In fact, you basically completely disarm your own argument by bringing up a great example of something no one cared about until they were forced to interact with it: AIDS. For a good portion of the 80's it was basically ignored until it became widespread enough that people actually had to start to interact with people infected with it, through family, friends, coworkers... what happens is that people are brought into contact with these things and suddenly they have a face put to it, so that they can no longer just ignore it and write it off as something that doesn't affect them. You can trace this through a bunch of issues: a good modern version would be police violence, where the proliferation of video cameras has basically brought about a real demand for police reform that wasn't there before because it was abstracted for many people.

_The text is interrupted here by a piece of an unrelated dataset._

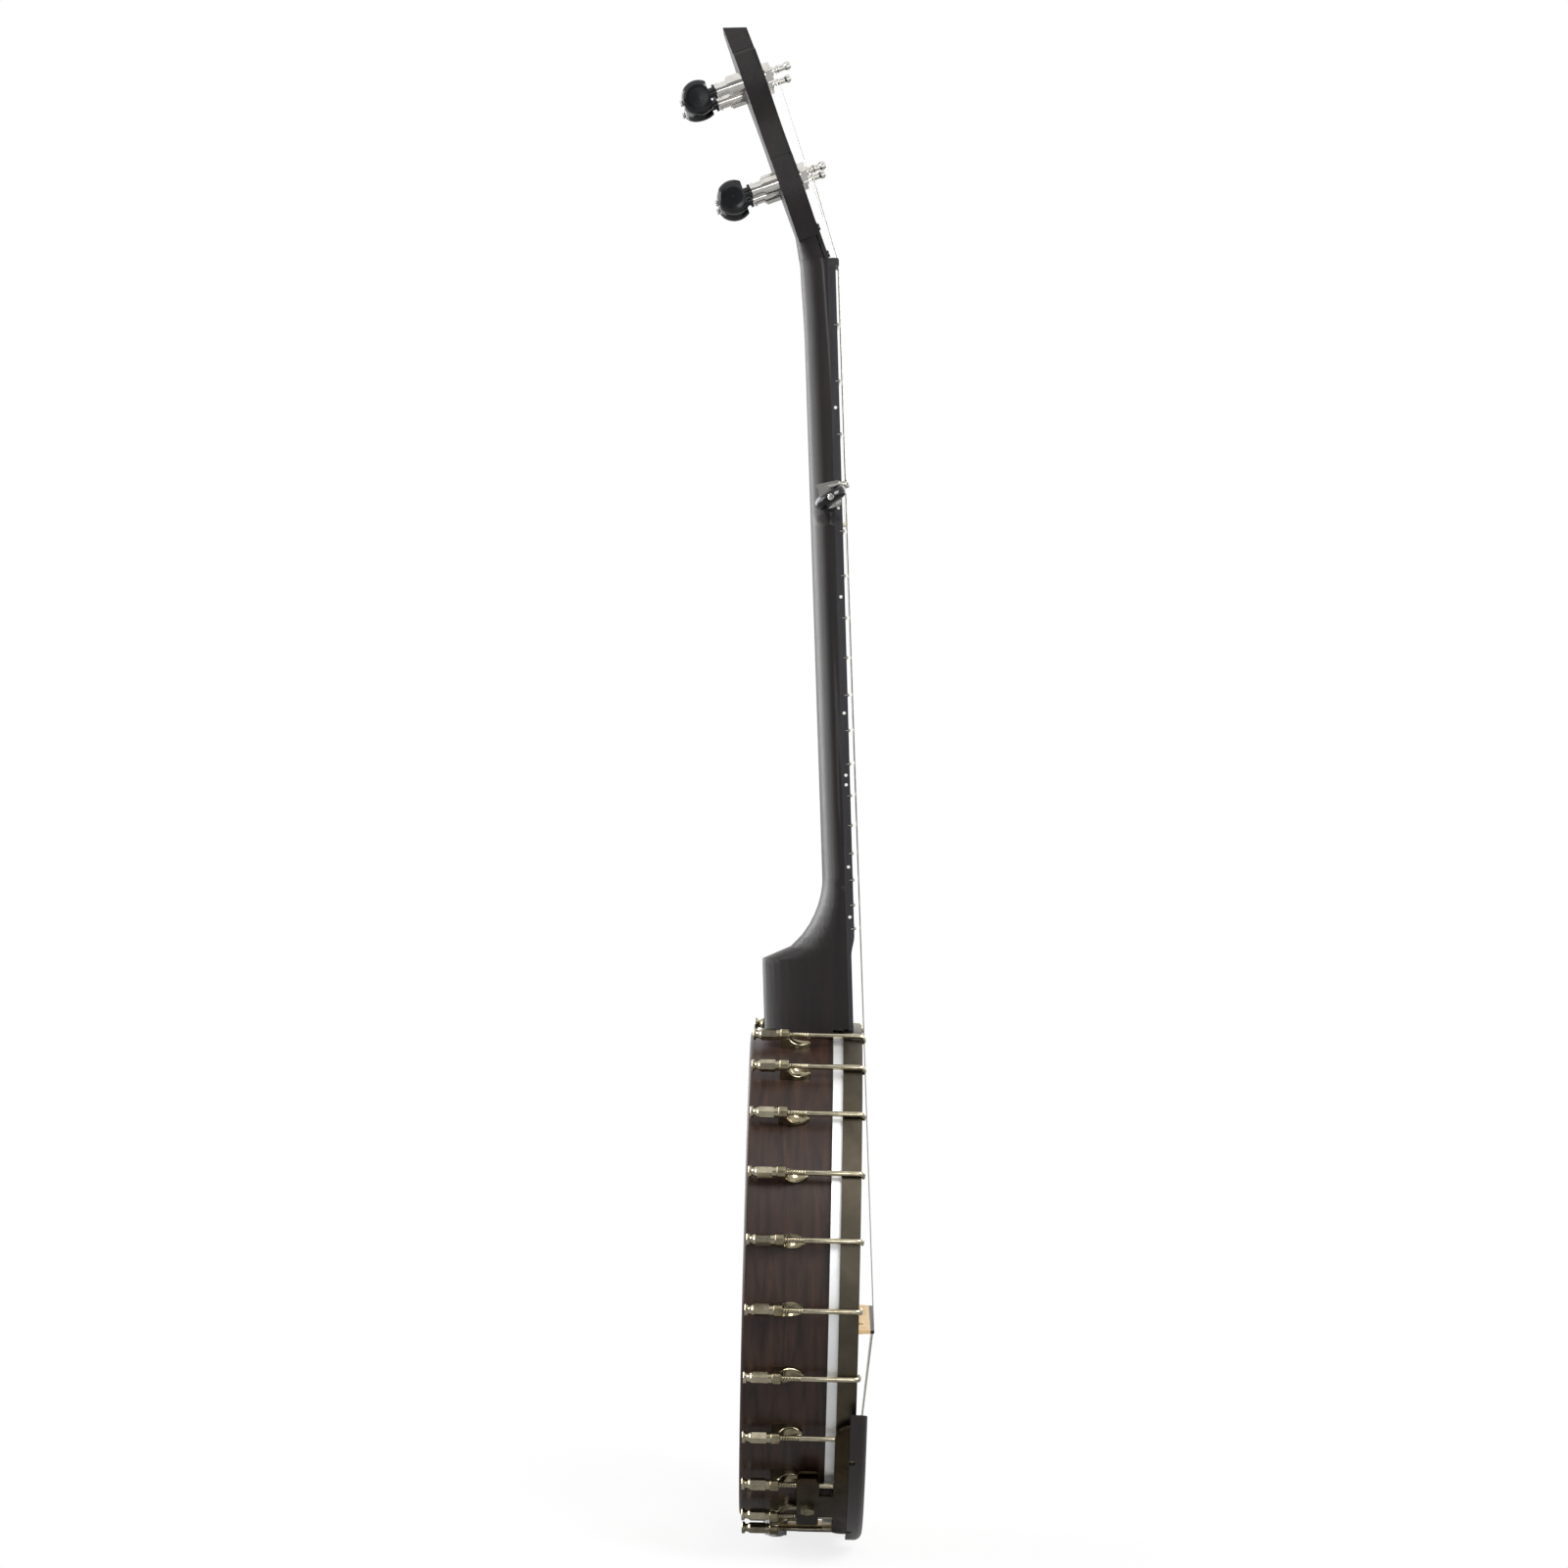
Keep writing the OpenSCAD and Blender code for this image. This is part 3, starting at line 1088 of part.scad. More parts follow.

And that's what we have here. No one noticed Orcs of Thar is not because of how much was going on, but because it was a niche product in a niche hobby in a time where things wouldn't widely get noticed because we simply weren't as interconnected as we are now. This is not an argument about "colonialist language" or more subtle things, but just blatant offensive racial stereotype stuff. It's the sort of stuff that would have been offensive enough that my grandmother probably would have taken notice and not bought me any more D&D products. It's not because the world of the 1980's were so utterly terrible that no one would possibly notice.